Editada em novembro, a MP altera vários itens da CLT com o objetivo anunciado de estimular o primeiro emprego de jovens de 18 a 29 anos. Comissão mista (deputados e senadores) modificaram o texto original: a alíquota do FGTS, por exemplo, cairia de 8% para 2%, mas foi mantida integralmente.
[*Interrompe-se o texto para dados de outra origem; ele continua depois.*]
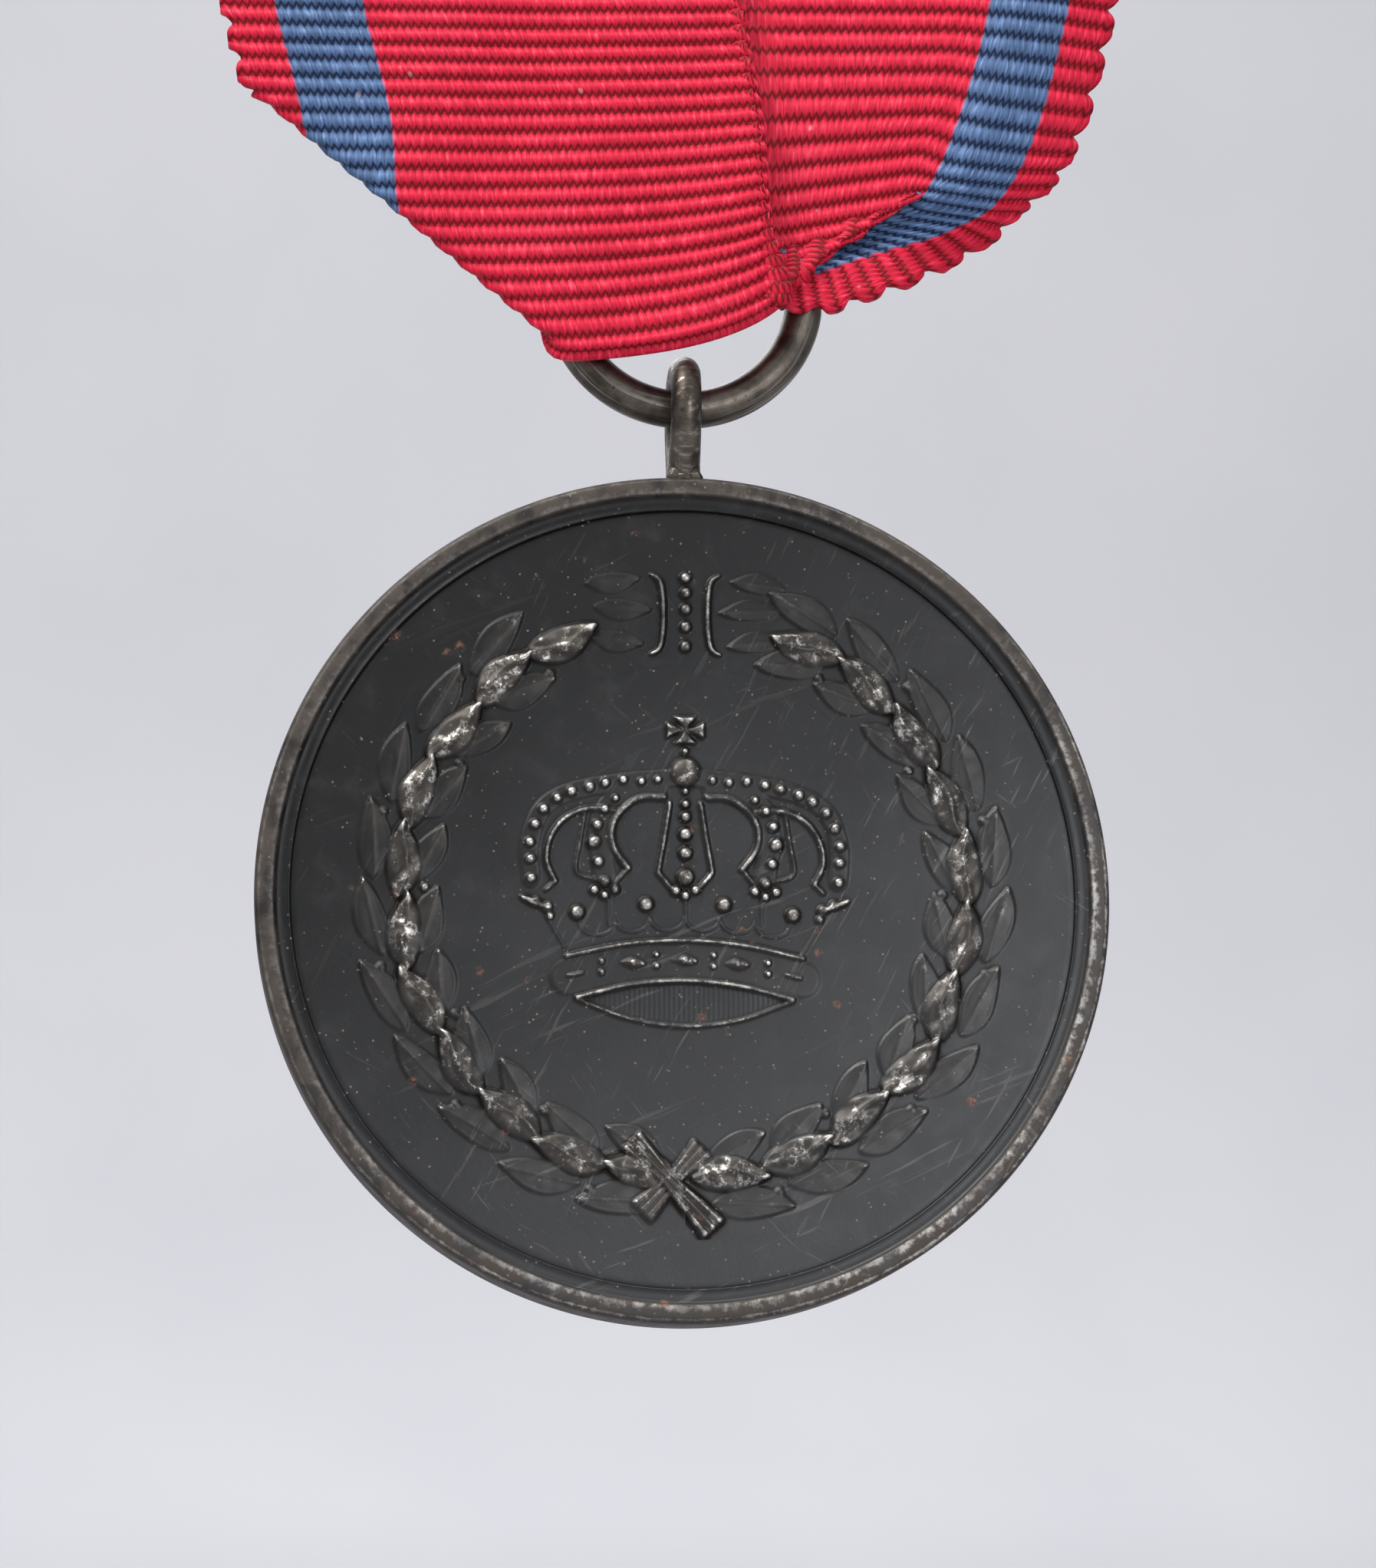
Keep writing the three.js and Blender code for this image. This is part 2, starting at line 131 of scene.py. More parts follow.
class WovenSilk(bpy.types.PropertyGroup):
    """The ribbon: its weave and its stripes."""

    rib: length("Rib pitch", "Distance from one rib to the next", 0.66)
    thread: length("Thread pitch", "Distance from one warp float to the next", 0.30)
    thickness: length("Thickness", "Thickness of the silk", 0.26)
    red: colour("Red", "Red silk", (0.61, 0.009, 0.040))
    # Deep red and deep blue are painted shade: the silk's own colours darkened for the valleys between the ribs.
    red_painted_shade: colour("Deep red", "Red silk between the ribs", (0.17, 0.001, 0.004))
    blue: colour("Blue", "Blue silk", (0.076, 0.138, 0.275))
    blue_painted_shade: colour("Deep blue", "Blue silk between the ribs", (0.008, 0.018, 0.055))


class MedalSettings(bpy.types.PropertyGroup):
    """Everything the medal's operators read."""

    metal: bpy.props.PointerProperty(type=StruckMetal, name="Struck metal", description="The disc")
    silk: bpy.props.PointerProperty(type=WovenSilk, name="Woven silk", description="The ribbon")


def settings():
    """What the operators read."""
    return bpy.context.scene.medal


# ---- Meshes and objects -------------------------------------------------------------------


def finish_mesh(bm, name, smooth_angle=None):
    """A bmesh in millimetres as an object in metres, at the origin, smooth shaded, with its faces turned as the
    bmesh had them.
    """
    bmesh.ops.scale(bm, vec=(MM, MM, MM), verts=bm.verts)
    mesh = bpy.data.meshes.new(name)
    bm.to_mesh(mesh)
    bm.free()
    made = bpy.data.objects.new(name, mesh)
    bpy.context.scene.collection.objects.link(made)
    mesh.polygons.foreach_set("use_smooth", [True] * len(mesh.polygons))
    if smooth_angle is not None:
        mesh.set_sharp_from_angle(angle=math.radians(smooth_angle))
    mesh.update()
    return made


def close_up(bm, distance=0.0005):
    """Merges doubled vertices and turns the faces outward."""
    bmesh.ops.remove_doubles(bm, verts=bm.verts, dist=distance)
    bmesh.ops.recalc_face_normals(bm, faces=bm.faces)


def add_outline(bm, points):
    """A chain of edges through points; returns its vertices and edges."""
    verts = [bm.verts.new(p) for p in points]
    return verts + [bm.edges.new(pair) for pair in zip(verts, verts[1:])]


def dress(made, material, body, instead_of=None):
    """Gives a piece its finish in a new slot and its body, and hides the node that it stands in for."""
    made.data.materials.append(material)
    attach(made, body)
    if instead_of:
        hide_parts(instead_of)


def coords_of(mesh):
    """Every vertex of a mesh, as rows of x, y and z."""
    co = np.empty(len(mesh.vertices) * 3, np.float32)
    mesh.vertices.foreach_get("co", co)
    return co.reshape(-1, 3).astype(float)


def store(mesh, name, values):
    """Keeps one number per vertex on the mesh, for its material."""
    attribute = mesh.attributes.new(name, "FLOAT", "POINT")
    attribute.data.foreach_set("value", np.asarray(values, np.float32).ravel())


def blur(grid, steps):
    """A soft average over a few cells each way."""
    out = grid.copy()
    for _ in range(steps):
        for axis in (0, 1):
            padded = np.pad(out, [(1, 1) if a == axis else (0, 0) for a in (0, 1)], mode="edge")
            first = padded.take(range(0, out.shape[axis]), axis)
            last = padded.take(range(2, out.shape[axis] + 2), axis)
            out = out * 0.5 + (first + last) * 0.25
    return out


def lumps(x, z, size, seed):
    """Smooth seeded unevenness, about -1 to 1, with bumps about that size."""
    rng = np.random.default_rng(seed)
    total = np.zeros_like(x)
    for _ in range(9):
        angle = rng.uniform(0, 2 * math.pi)
        wave = 2 * math.pi / (size * rng.uniform(0.8, 2.2))
        total += np.sin((x * math.cos(angle) + z * math.sin(angle)) * wave + rng.uniform(0, 6.28))
    return total / 4.5


# ---- Relief: heights above the field, in millimetres, over arrays of x and z ---------------


class Relief:
    """Heights over a sheet of points, raised one motif at a time."""

    def __init__(self, x, z):
        self.x, self.z = x, z
        self.height = np.zeros_like(x)

    def near(self, points, reach):
        """The block of the sheet within reach of points, which is empty if they are all off it."""
        px, pz = [p[0] for p in points], [p[1] for p in points]
        inside = (self.x > min(px) - reach) & (self.x < max(px) + reach)
        inside &= (self.z > min(pz) - reach) & (self.z < max(pz) + reach)
        rows, columns = np.nonzero(inside)
        if len(rows) == 0:
            return slice(0, 0), slice(0, 0)
        return slice(rows.min(), rows.max() + 1), slice(columns.min(), columns.max() + 1)

    def raise_to(self, block, height):
        """Lifts what lies lower than height up to it."""
        self.height[block] = np.maximum(self.height[block], height)

    def bead(self, x, z, radius, height):
        """A round bead."""
        block = self.near([(x, z)], radius)
        away = np.hypot(self.x[block] - x, self.z[block] - z) / radius
        self.raise_to(block, height * np.sqrt(np.clip(1 - away**2, 0, 1)))

    def line(self, points, width, height, taper=False, flat=False):
        """A raised line; a tapered one dies away at both ends."""
        block = self.near(points, width)
        x, z = self.x[block], self.z[block]
        best = np.full(x.shape, 9.0)
        along = np.zeros(x.shape)
        spans = np.hypot(*np.diff(np.array(points, float), axis=0).T)
        total, start = spans.sum(), 0.0
        for (ax, az), (bx, bz), span in zip(points, points[1:], spans):
            dx, dz = (bx - ax) / span, (bz - az) / span
            t = np.clip((x - ax) * dx + (z - az) * dz, 0, span)
            away = np.hypot(x - ax - t * dx, z - az - t * dz)
            along = np.where(away < best, (start + t) / total, along)
            best = np.minimum(best, away)
            start += span
        half = width / 2
        if taper:
            half = half * np.sqrt(np.clip(1 - (2 * along - 1) ** 4, 0.02, 1))
        share = np.clip(1 - (best / half) ** 2, 0, 1)
        self.raise_to(block, height * (np.clip(share * 3, 0, 1) if flat else np.sqrt(share)))

    def leaf(self, root, tip, width, height, style, seed=0):
        """A laurel leaf from root to tip: full, with a sunk vein, or a faint raised outline."""
        run = math.hypot(tip[0] - root[0], tip[1] - root[1])
        block = self.near([root, tip], width)
        dx, dz = (tip[0] - root[0]) / run, (tip[1] - root[1]) / run
        x, z = self.x[block] - root[0], self.z[block] - root[1]
        along = (x * dx + z * dz) / run
        side = z * dx - x * dz
        inside = (along > 0) & (along < 1)
        bend = 0.12 * width * np.sin(along * 5.5 + seed)
        half = width / 2 * np.sin(math.pi * np.clip(along, 0, 1) ** 0.85) ** 0.8 + 1e-6
        across = np.abs(side - bend * 0.5) / half
        inside &= across < 1
        dome = np.sqrt(np.clip(1 - across**2.4, 0, 1))
        if style == "full":
            spine = np.exp(-(((side - bend) / 0.13) ** 2)) * 0.22
            twist = 0.11 * np.sin(along * run * 4.6 + side * 5.0 + seed * 1.7)
            blade = dome * (0.46 + 0.42 * along + spine + twist)
            blade += 0.07 * lumps(self.x[block], self.z[block], 0.5, seed) * dome
        else:
            rim = np.exp(-(((across - 0.88) / 0.09) ** 2)) * np.clip(1.2 * along, 0.15, 1)
            spine = np.exp(-((side / 0.07) ** 2)) * 0.16
            blade = 0.72 * dome * (0.4 + 0.6 * along) + 0.3 * rim + spine * dome
            blade += 0.08 * lumps(self.x[block], self.z[block], 0.7, seed) * dome
        self.raise_to(block, np.where(inside, height * np.clip(blade, 0, 1.4), 0))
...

A contribuição previdenciária no seguro-desemprego passou de obrigatória a opcional.

Retrocesso

A MP cria a chamada Carteira de Trabalho Verde e Amarela (CTVA), uma modalidade de contratação voltada para jovens com idade entre 18 e 29 anos e com redução de direitos trabalhistas em relação às regras atuais aplicadas pelo mercado.

No parecer aprovado pelos deputados, o relator da MP, Christino Aureo (PP-RJ), acrescentou que a medida valerá também para trabalhadores que têm acima de 55 anos, desempregados há pelo menos 12 meses e trabalhadores rurais.

Para os novos contratos, o pagamento mensal deverá seguir o teto de um salário mínimo e meio, o equivalente a R$ 1.558,50. A MP vale até 31 de dezembro de 2022, mas como os contratos devem ser de 24 meses, podem ultrapassar a validade da medida dependendo do momento em que for iniciado.

A proposta implementa ainda uma série de mudanças na relação entre patrão e empregado. Entre elas, está a isenção de contribuição previdenciária e das taxas pagas pelo empregador às entidades do Sistema S (Senai, Sesc, Sesi e Senac). O relator retirou a redução do Fundo de Garantia do Tempo de Serviço (FGTS), que iria para 2% do salário, mas agora permanece em 8%. 

De acordo com texto aprovado, o trabalhador demitido sem justa causa não tem direito à metade do salário correspondente até o fim do contrato, como previsto pela Consolidação das Leis do Trabalho (CLT).

As empresas poderão aplicar esse tipo de contrato a 25% dos trabalhadores. Aos empregadores que possuem até 10 trabalhadores, a restrição diminui para 20%. A MP veta esse modelo de contratação aos trabalhadores que já estão em atuação com outras formas de contrato em até pelo menos 180 dias antes de demissão.

Caso o empregado tenha sido contratado anteriormente como menor aprendiz ou por trabalho intermitente e avulso, no entanto, a contratação por meio da Carteira de Trabalho Verde e Amarela está liberada. O relator manteve o trecho que considera acidente de trabalho, no percurso casa-emprego, somente caso ocorra em veículo do empregador.

Fazendo as contas, ao empresariado haverá uma economia de 70% dos encargos, de 39,5% para 12,1% sobre a folha. “Fica evidente que isso é pra melhorar a situação patronal, enquanto, para o trabalhador, não vai gerar emprego nenhum. O que estamos assistindo, na verdade, é uma precarização”, bradou o deputado Ivan Valente (Psol-SP).

“Essa MP segue uma visão escravocrata da elite brasileira, que acha que ter emprego é trabalhar por um prato de comida”, disse a deputada Jandira Feghali (PCdoB-RJ).

Para o Dieese, a aprovação da MP trará aumento da rotatividade, com demissão daqueles que ganham mais para serem substituídos por trabalhadores contratados pelo novo modelo.

A rotatividade vai crescer inclusive entre trabalhadores mais experientes, e a massa salarial cairá, dificultando a retomada da economia no pós-pandemia. A avaliação é do diretor técnico do Dieese, Fausto Augusto Junior. Para ele, trata-se de mais uma “reforma” que retira direitos do trabalhador e não deveria estar sendo discutida no contexto atual.

“No meio dessa pandemia, o que vamos assistir é demissão de um lado e depois reposição com contratação através desse maldito contrato verde e amarelo. Incentiva um processo de contratação a partir de uma base tanto de salário quanto de direitos muito menor. É preocupante neste momento. Não dá para votar questões extraordinárias no meio disso tudo”, afirmou Fausto.